- _Material provided_
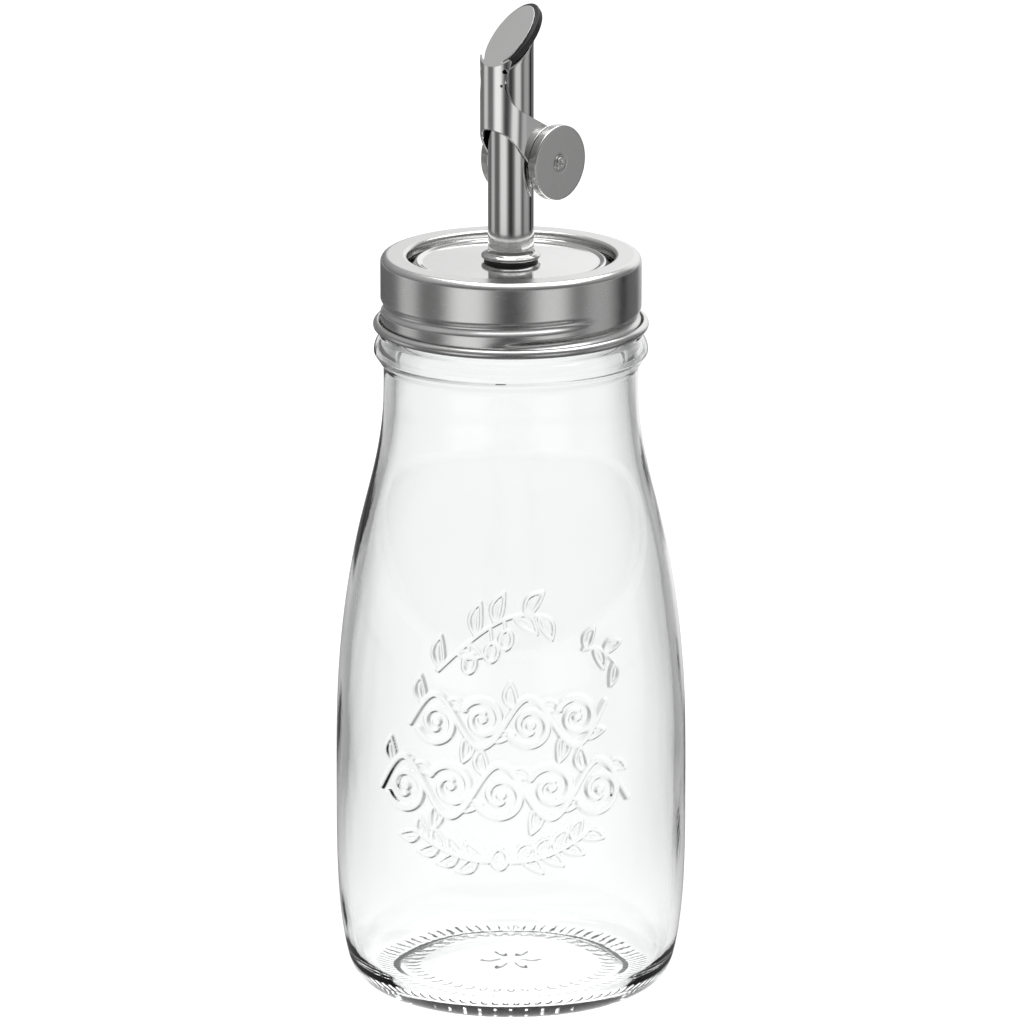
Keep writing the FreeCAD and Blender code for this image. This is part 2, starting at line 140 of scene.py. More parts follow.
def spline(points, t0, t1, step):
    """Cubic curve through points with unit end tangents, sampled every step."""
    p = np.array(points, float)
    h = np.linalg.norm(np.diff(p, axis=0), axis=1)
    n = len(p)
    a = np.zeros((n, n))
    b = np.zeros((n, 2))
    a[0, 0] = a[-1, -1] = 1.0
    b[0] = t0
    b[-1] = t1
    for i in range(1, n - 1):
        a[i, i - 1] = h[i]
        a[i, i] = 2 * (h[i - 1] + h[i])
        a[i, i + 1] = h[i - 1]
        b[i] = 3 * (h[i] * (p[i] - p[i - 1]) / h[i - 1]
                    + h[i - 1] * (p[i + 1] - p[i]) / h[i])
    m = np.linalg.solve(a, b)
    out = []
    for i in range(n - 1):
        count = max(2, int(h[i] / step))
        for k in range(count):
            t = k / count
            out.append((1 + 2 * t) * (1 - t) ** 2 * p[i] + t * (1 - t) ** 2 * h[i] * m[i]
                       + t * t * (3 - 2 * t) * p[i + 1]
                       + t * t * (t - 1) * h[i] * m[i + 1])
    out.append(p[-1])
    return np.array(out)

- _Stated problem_
Restate every line of the data word for word.

- _Worked answer_
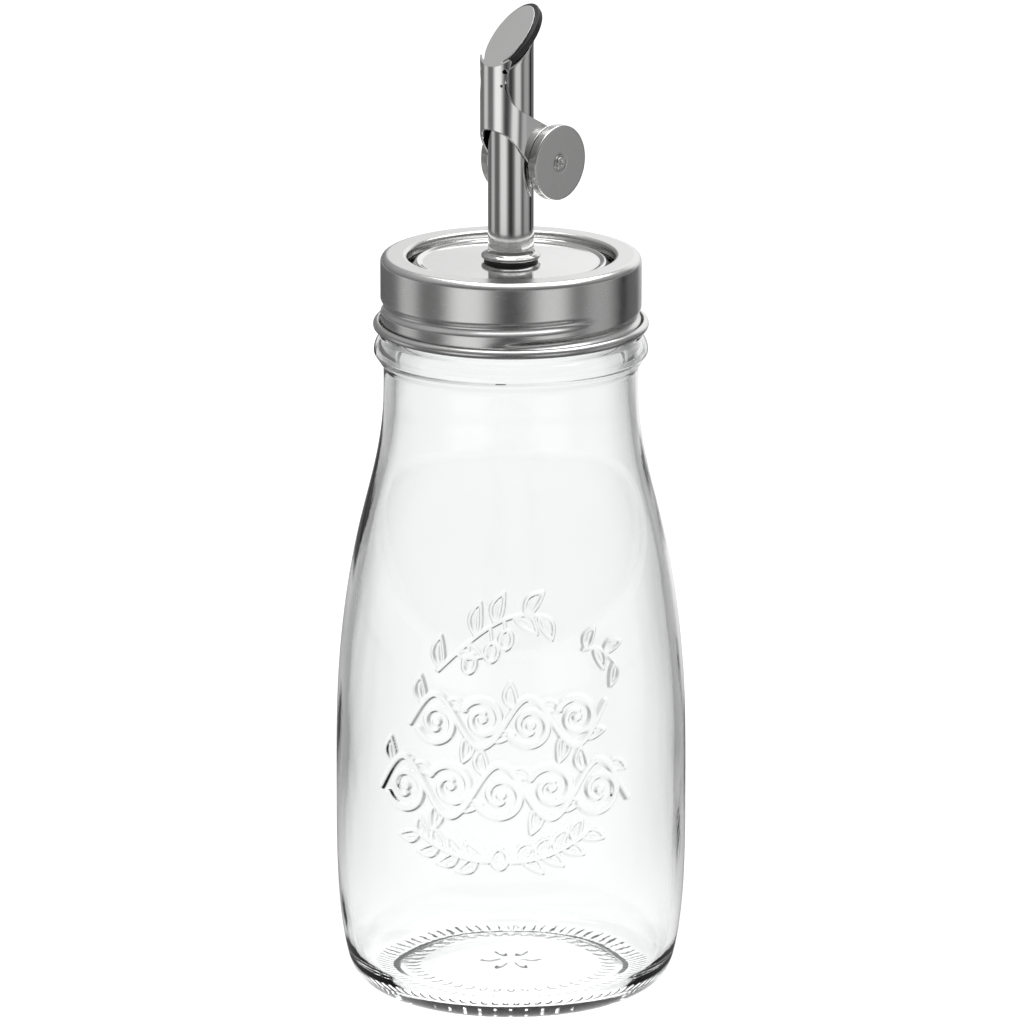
Keep writing the FreeCAD and Blender code for this image. This is part 2, starting at line 140 of scene.py. More parts follow.
def spline(points, t0, t1, step):
    """Cubic curve through points with unit end tangents, sampled every step."""
    p = np.array(points, float)
    h = np.linalg.norm(np.diff(p, axis=0), axis=1)
    n = len(p)
    a = np.zeros((n, n))
    b = np.zeros((n, 2))
    a[0, 0] = a[-1, -1] = 1.0
    b[0] = t0
    b[-1] = t1
    for i in range(1, n - 1):
        a[i, i - 1] = h[i]
        a[i, i] = 2 * (h[i - 1] + h[i])
        a[i, i + 1] = h[i - 1]
        b[i] = 3 * (h[i] * (p[i] - p[i - 1]) / h[i - 1]
                    + h[i - 1] * (p[i + 1] - p[i]) / h[i])
    m = np.linalg.solve(a, b)
    out = []
    for i in range(n - 1):
        count = max(2, int(h[i] / step))
        for k in range(count):
            t = k / count
            out.append((1 + 2 * t) * (1 - t) ** 2 * p[i] + t * (1 - t) ** 2 * h[i] * m[i]
                       + t * t * (3 - 2 * t) * p[i + 1]
                       + t * t * (t - 1) * h[i] * m[i + 1])
    out.append(p[-1])
    return np.array(out)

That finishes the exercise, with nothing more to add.